Soap2Soap：基于多智能体协作的长电影视频重制

摘要

我们研究系列级别的电影重制问题，这是一个长时域的视频到视频生成任务，通过风格化或演员替换实现对整集或整部影片的定位，同时严格保留数百个镜头中的叙事结构、动作编排和角色身份。现有视频生成与编辑流程在此场景下常因复合身份漂移、背景突变以及大范围镜头运动与视角变换引发的语义侵蚀而失效。为此，我们提出Soap2Soap——一个多智能体框架，通过双桥接一致性机制强化长期语言-视觉一致性：以场景感知的JSON剧本作为持久语义骨架，并在场景与镜头层级动态分配视觉参考锚点。为在视频合成前抑制漂移，我们引入批量关键帧一致性，通过基于网格的公式在共享潜在上下文中联合生成多个关键帧。闭环验证智能体进一步对身份、稳定性和对齐性进行审计，触发选择性重新生成。在SoapBench上的实验表明，该方法在长期一致性与叙事保真度上较商业视频生成API有显著提升。

English

We study series-level cinematic remaking, a long-horizon video-to-video generation problem that localizes full episodes or films via stylization or actor replacement while strictly preserving narrative structure, motion choreography, and character identity across hundreds of shots.
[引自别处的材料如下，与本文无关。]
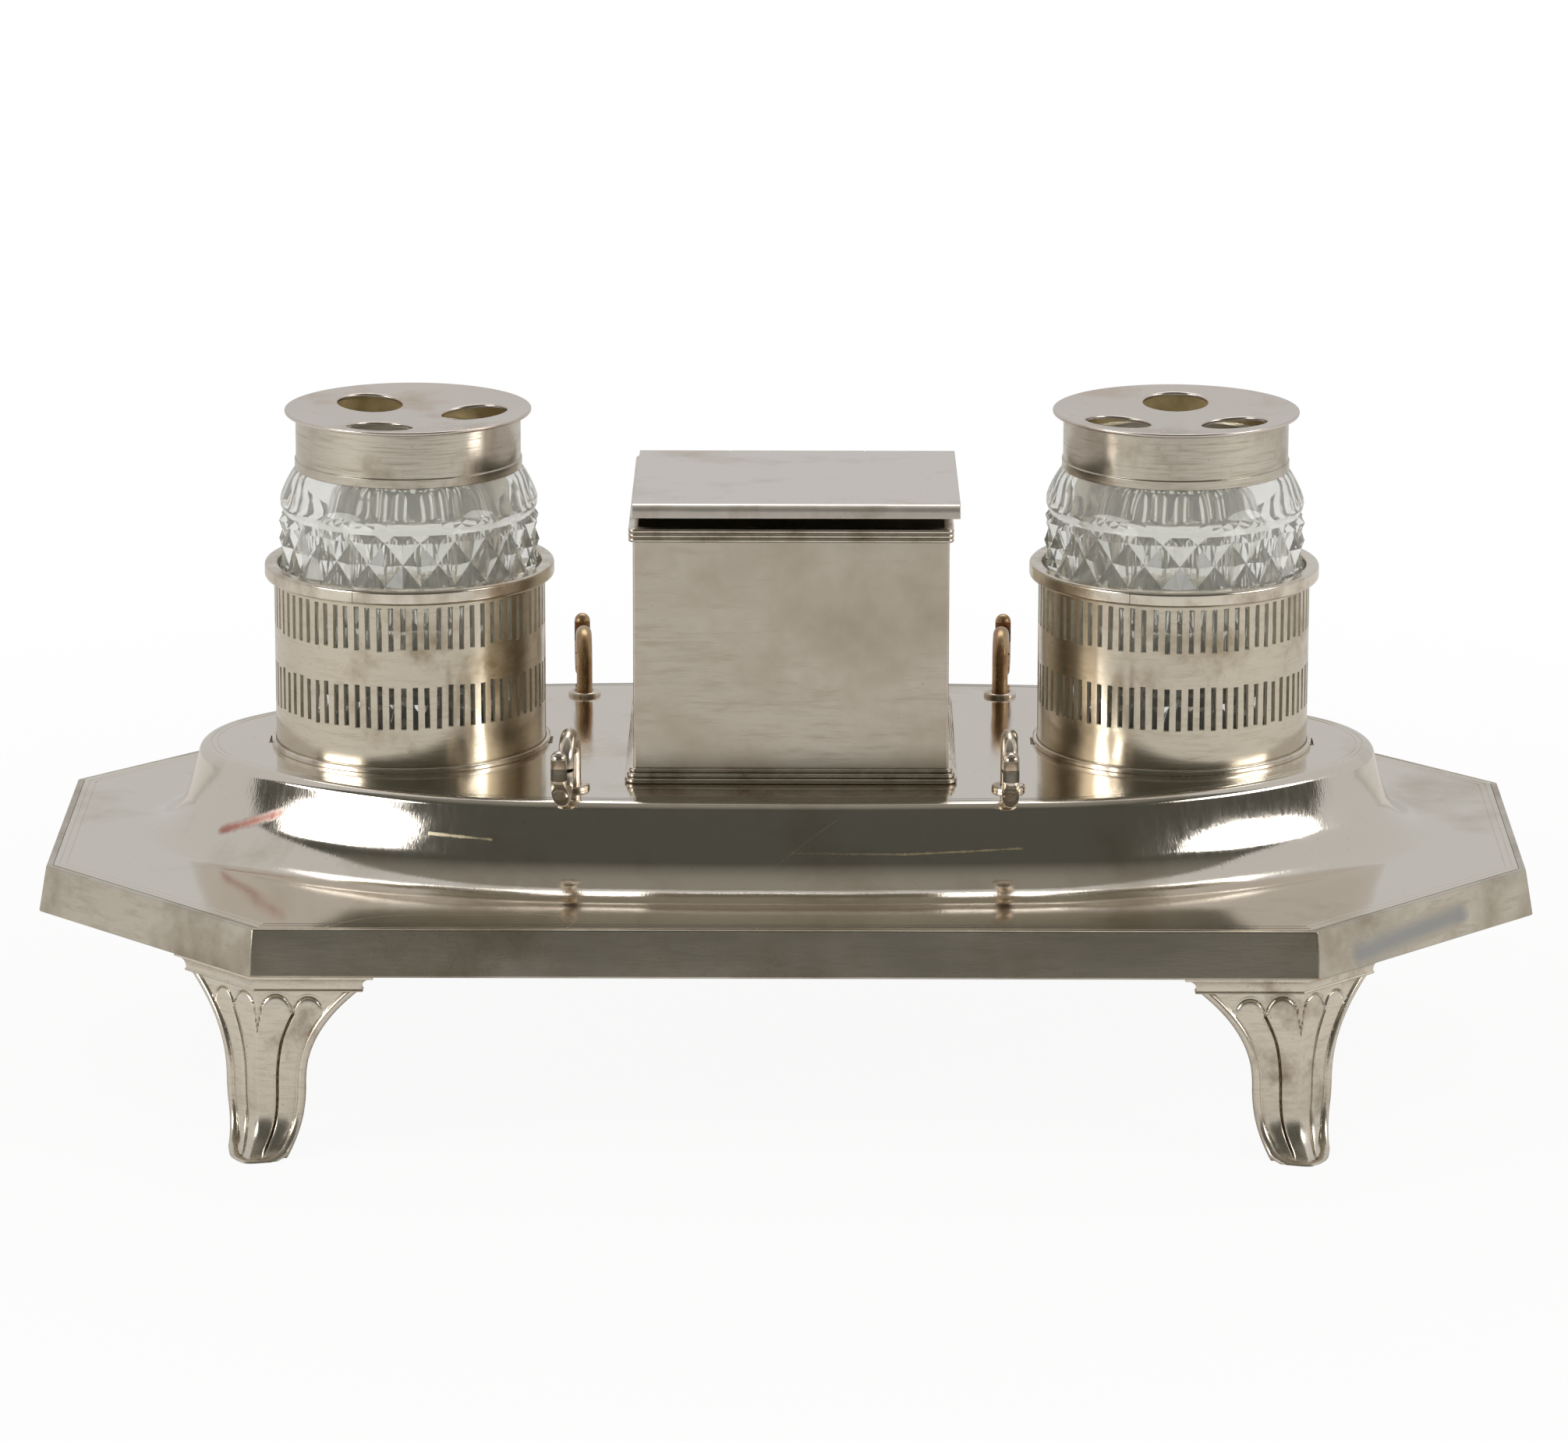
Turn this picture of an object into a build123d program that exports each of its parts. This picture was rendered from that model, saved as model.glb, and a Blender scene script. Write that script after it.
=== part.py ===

Existing video generation and editing pipelines often break down in this regime due to compounding identity drift, background mutation, and semantic erosion under large camera motions and viewpoint changes. We propose Soap2Soap, a multi-agent framework that enforces long-term language-visual consistency through a Dual-Bridge Consistency mechanism: a scene-aware JSON screenplay serving as a persistent semantic backbone, and dynamically allocated visual reference anchors at both scene and shot levels. To suppress drift before video synthesis, we introduce batch keyframe consistency, jointly generating multiple keyframes in a shared latent context via a grid-based formulation. A closed-loop verification agent further audits identity, stability, and alignment to trigger selective regeneration. Experiments on SoapBench demonstrate strong improvements over commercial video generation APIs in long-term consistency and narrative fidelity.